The Attempt at a Solution

A)[/B]
mass of the cube = 700*0.1^3=0.7
so Fg = 0.7*9.81=6.867N
FB=Fg=6.867
1000*V*9.81=6.867
V=0.0007
L^3=0.0007
L=0.008. The answer sheet says that L submerged must be 7 cm
B) m2=Fb-m1
m2=1000*0.1^3*9.81-0.7=98.1-0.7=97.4Kg. The answer sheet says that the added mass is 0.3 kg
am lost guys welp

 

[vinamas]

Sorry guys I messesd up on the second question solved it now but still I need A)

 

[SteamKing]

Homework Statement

A wooden cube with the length of 10 cm is and a density of 700 kg/m^3 is floating on water
A)Find the submerged parts length of the cube
B) find the maximum added mass to the block before it becomes totally submerged

Homework Equations

FB=density*volume*gravity
FB=Fg
density=m/v

[/B]

The Attempt at a Solution

A)[/B]
mass of the cube = 700*0.1^3=0.7
so Fg = 0.7*9.81=6.867N
FB=Fg=6.867
1000*V*9.81=6.867

When calculating the mass of the displaced water, you don't need to multiply by g, since later on you're going to divide by g.

V=0.0007
L^3=0.0007
L=0.008. The answer sheet says that L submerged must be 7 cm

You are assuming the cube shrinks on all sides to produce the volume of displacement. This is not so. At least two of the cubes dimensions are going to be the same. The only dimension which varies is the draft. Draw a picture of this cube if you get confused.

B) m2=Fb-m1
m2=1000*0.1^3*9.81-0.7=98.1-0.7=97.4Kg. The answer sheet says that the added mass is 0.3 kg
am lost guys welp

You need to get in the habit today of showing units in your calculations.

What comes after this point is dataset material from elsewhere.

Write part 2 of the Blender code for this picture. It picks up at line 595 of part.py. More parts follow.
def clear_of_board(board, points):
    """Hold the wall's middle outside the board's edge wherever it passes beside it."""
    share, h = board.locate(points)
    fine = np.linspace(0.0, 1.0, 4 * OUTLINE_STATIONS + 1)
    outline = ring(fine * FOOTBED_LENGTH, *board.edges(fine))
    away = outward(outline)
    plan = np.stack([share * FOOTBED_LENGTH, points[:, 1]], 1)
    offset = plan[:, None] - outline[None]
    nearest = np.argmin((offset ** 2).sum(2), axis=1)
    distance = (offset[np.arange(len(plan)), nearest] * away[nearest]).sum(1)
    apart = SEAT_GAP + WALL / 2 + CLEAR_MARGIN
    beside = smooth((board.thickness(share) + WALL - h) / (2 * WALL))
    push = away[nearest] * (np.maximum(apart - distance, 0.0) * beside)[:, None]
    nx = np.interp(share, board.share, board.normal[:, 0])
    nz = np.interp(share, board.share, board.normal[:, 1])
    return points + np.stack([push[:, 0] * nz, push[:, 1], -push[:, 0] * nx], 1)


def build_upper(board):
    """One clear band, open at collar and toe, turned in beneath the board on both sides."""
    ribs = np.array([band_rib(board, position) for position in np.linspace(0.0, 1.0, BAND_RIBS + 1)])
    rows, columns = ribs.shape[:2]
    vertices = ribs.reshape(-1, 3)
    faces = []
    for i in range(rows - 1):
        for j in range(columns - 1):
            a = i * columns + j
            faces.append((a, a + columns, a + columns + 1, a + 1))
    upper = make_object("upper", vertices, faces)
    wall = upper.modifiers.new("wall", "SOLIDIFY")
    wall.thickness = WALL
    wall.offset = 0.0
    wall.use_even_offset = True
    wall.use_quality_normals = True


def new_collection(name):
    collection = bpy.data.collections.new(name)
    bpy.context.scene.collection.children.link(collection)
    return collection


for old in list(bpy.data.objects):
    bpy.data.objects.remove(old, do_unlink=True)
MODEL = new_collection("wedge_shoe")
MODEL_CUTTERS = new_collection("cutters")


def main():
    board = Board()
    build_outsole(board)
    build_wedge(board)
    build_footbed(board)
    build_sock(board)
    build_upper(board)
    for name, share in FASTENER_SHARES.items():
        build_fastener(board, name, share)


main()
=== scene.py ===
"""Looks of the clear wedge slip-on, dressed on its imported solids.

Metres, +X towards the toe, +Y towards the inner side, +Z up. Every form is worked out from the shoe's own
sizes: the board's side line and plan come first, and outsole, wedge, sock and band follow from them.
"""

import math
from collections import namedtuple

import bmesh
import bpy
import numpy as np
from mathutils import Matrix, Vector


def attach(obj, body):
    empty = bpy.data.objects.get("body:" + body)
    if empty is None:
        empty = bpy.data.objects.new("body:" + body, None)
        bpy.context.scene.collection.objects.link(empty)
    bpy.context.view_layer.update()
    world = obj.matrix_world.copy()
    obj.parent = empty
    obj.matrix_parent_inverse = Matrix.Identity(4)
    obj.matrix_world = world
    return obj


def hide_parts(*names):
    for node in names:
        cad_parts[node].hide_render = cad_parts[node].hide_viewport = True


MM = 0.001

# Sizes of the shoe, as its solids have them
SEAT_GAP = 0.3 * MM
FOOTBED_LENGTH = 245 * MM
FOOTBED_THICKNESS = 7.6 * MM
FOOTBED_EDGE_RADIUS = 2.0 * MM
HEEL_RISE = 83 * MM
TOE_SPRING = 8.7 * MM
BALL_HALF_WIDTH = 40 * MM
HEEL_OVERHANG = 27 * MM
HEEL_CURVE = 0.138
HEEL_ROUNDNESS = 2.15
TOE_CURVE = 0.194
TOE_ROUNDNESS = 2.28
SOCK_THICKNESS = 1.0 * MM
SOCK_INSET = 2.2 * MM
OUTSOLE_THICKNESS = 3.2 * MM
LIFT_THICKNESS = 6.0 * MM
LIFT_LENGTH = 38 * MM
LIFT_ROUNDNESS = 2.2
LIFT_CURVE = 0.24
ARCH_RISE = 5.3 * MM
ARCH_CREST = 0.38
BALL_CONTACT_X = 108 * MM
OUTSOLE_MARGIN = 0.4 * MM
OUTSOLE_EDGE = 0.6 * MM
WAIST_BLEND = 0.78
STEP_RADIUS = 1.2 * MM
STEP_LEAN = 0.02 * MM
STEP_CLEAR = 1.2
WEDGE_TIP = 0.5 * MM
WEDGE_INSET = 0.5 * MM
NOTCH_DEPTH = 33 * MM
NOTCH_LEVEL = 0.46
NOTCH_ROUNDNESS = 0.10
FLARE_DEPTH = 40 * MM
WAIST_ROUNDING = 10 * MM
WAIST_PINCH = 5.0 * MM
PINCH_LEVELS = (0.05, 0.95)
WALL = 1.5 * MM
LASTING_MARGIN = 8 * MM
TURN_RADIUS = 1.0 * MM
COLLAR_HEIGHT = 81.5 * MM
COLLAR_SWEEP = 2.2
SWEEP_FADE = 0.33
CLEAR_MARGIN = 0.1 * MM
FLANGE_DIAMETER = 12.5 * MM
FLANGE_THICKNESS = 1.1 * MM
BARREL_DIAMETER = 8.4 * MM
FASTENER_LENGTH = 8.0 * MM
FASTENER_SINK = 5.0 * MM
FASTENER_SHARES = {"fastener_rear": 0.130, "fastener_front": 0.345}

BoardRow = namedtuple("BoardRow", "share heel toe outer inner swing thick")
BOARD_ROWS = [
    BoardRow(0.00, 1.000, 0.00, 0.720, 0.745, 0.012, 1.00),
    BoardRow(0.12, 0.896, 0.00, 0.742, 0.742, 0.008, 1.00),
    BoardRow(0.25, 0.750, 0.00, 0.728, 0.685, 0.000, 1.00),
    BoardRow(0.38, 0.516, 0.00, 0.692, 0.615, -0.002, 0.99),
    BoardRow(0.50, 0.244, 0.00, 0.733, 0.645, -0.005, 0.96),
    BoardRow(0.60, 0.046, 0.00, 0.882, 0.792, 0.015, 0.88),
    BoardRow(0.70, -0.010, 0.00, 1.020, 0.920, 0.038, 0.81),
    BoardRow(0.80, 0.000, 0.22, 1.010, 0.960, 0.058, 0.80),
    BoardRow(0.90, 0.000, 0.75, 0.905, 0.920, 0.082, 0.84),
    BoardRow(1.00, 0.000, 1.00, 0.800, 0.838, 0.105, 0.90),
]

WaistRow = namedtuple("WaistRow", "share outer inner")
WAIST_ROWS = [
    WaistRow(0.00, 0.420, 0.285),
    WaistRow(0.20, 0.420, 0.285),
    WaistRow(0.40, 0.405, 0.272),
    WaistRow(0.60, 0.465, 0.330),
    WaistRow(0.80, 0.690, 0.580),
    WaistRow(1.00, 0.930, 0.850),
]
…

What happens when you multiply mass by g? Do you get kilograms as a result?

Always get in the habit of checking your arithmetic for mistakes.

 

[vinamas]

I don'

When calculating the mass of the displaced water, you don't need to multiply by g, since later on you're going to divide by g.

You are assuming the cube shrinks on all sides to produce the volume of displacement. This is not so. At least two of the cubes dimensions are going to be the same. The only dimension which varies is the draft. Draw a picture of this cube if you get confused.

You need to get in the habit today of showing units in your calculations.

What happens when you multiply mass by g? Do you get kilograms as a result?

Always get in the habit of checking your arithmetic for mistakes.

I don't get what you mean I was trying to get the volume of the submerged part by doing that is the volume correct?

 

[vinamas]

When calculating the mass of the displaced water, you don't need to multiply by g, since later on you're going to divide by g.

You are assuming the cube shrinks on all sides to produce the volume of displacement. This is not so. At least two of the cubes dimensions are going to be the same. The only dimension which varies is the draft. Draw a picture of this cube if you get confused.

You need to get in the habit today of showing units in your calculations.

What happens when you multiply mass by g? Do you get kilograms as a result?

Always get in the habit of checking your arithmetic for mistakes.

oh wait I totally get you now so 0.0007=0.1*0.1*L
and L = 0.07 m thank you!